'This is a failure of the Secret Service': Key takeaways from the Senate hearing on Trump’s attempted assassination
Acting Secret Service Director Ronald Rowe and FBI Deputy Director Paul Abbate testified for more than three hours about the security failures that led to the July 13 shooting.
Acting Secret Service Director Ronald Rowe told Congress on Tuesday that the agency failed to protect former President Donald Trump when he was wounded during an assassination attempt at a rally in Butler, Pa., earlier this month.
“This is a failure of the Secret Service,” Rowe said in his testimony before the Senate Judiciary and Homeland Security committees.

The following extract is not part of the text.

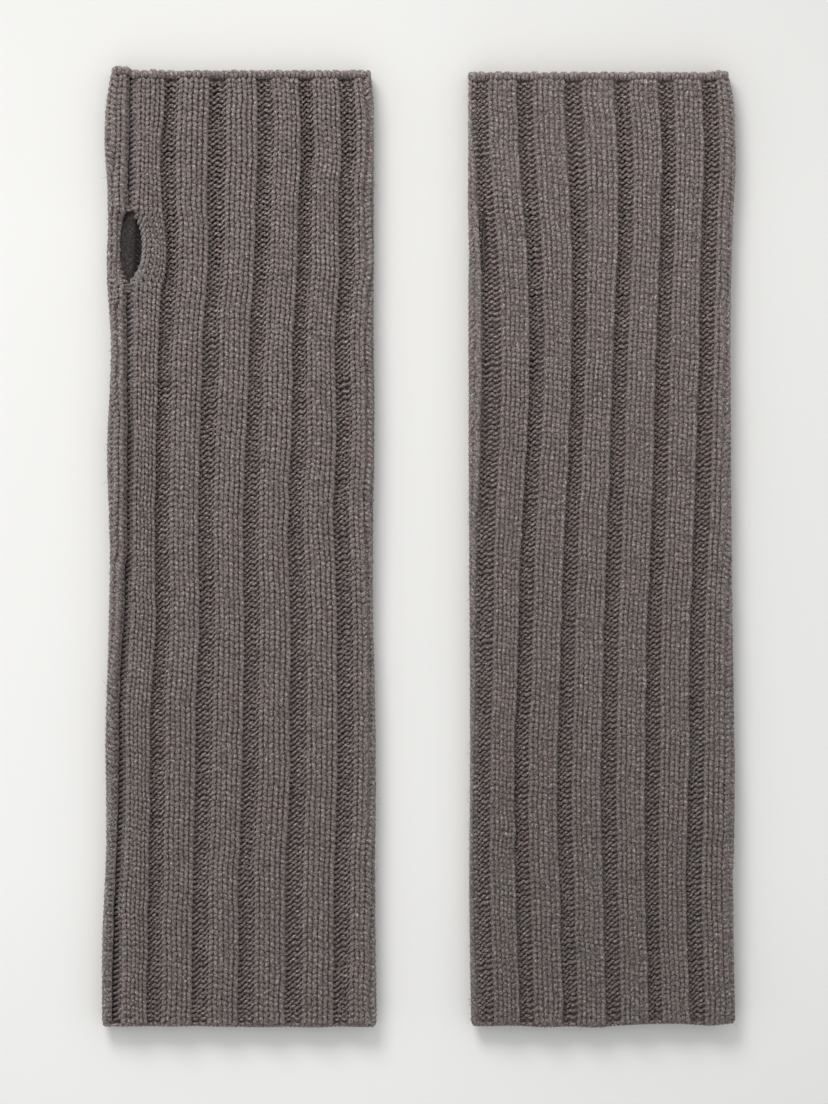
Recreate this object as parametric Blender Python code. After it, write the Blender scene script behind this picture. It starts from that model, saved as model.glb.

His appearance on Capitol came a week after Secret Service Director Kim Cheatle resigned following her own testimony before the House Oversight committee.
Rowe appeared alongside FBI Deputy Director Paul Abbate, who told lawmakers that a social media account believed to be used by Trump’s would-be assassin contains posts that “appear to reflect antisemitic and anti-immigration themes.”
Federal investigators continue to search for the motive of the shooter, 20-year-old Thomas Matthew Crooks, who was killed by a countersniper at the rally.
Here are other key takeaways from Tuesday’s hearing:
Secret Service acting director ‘cannot defend why that roof was not better secured’
In his opening statement, Rowe said that he can’t explain nor defend why Crooks was able to gain access to the roof from where he opened fire.
“I cannot defend why that roof was not better secured,” Rowe testified.
Rowe said that he visited the rally site last week “to better understand how our protection failed.”
“I went to the roof of [the building] where the assailant fired shots and laid in a prone position to evaluate his line of sight,” Rowe recalled to the committees. “What I saw made me ashamed.”
FBI deputy director says a local officer saw the suspect with a firearm seconds before shooting
During his testimony, Abbate revealed that a local police officer spotted Crooks on the roof with a firearm seconds before he opened fire.
Abbate said that surveillance video from a local business captured Crooks getting onto the roof of the building from which he staged his shooting at approximately 6:06 p.m.
“And at approximately 6:08 p.m. the subject was observed on the roof by local law enforcement,” Abbate said. “At approximately 6:11 p.m., a local police officer was lifted to the roof by another officer, saw the shooter and radioed that he was armed with a long gun. Within approximately the next 30 seconds, the shots were fired.”
Rowe says that radio communications got ‘stuck’ and were not recorded
The acting director testified that in those 30 or so seconds, radio communication between local law enforcement and federal agents got “stuck” and that information about the shooter on the roof never made it to the Secret Service.
Rowe said that problems with Wi-Fi connectivity affected the Secret Service’s counterdrone operations, which weren’t working when Crooks flew a drone over the rally site earlier in the day.
He also said that the Secret Service’s radio communications from the day of the shooting were not recorded because the agency typically does not record them during events not involving the president or vice president outside of Washington. Rowe said that he has directed that the agency will be recording radio communications from all campaign events moving forward.
GOP senators demand firings from the Secret Service
During the hearing, Republican Sen. Lindsey Graham of South Carolina and Sen. Josh Hawley of Missouri demanded action over the security failures that led to Trump’s shooting.
“If this happened in the military, a lot of people will be fired,” Graham said. “And if a lot of people are not fired, the system failed yet again.”
“We need to learn what happened, make corrective action,” he added. “But somebody’s got to be fired. Nothing’s going to change until somebody loses their job.”
Later, during a tense exchange with Hawley, Rowe said he “will not rush to judgment” amid the Secret Service’s ongoing internal investigations into the failures that day.
“Sir, this could have been our Texas School Book Depository,” Rowe explained, referring to the assassination of President John F. Kennedy in 1963. “I have lost sleep over that for the last 17 days, just like you have.”
“Then fire somebody,” Hawley shot back.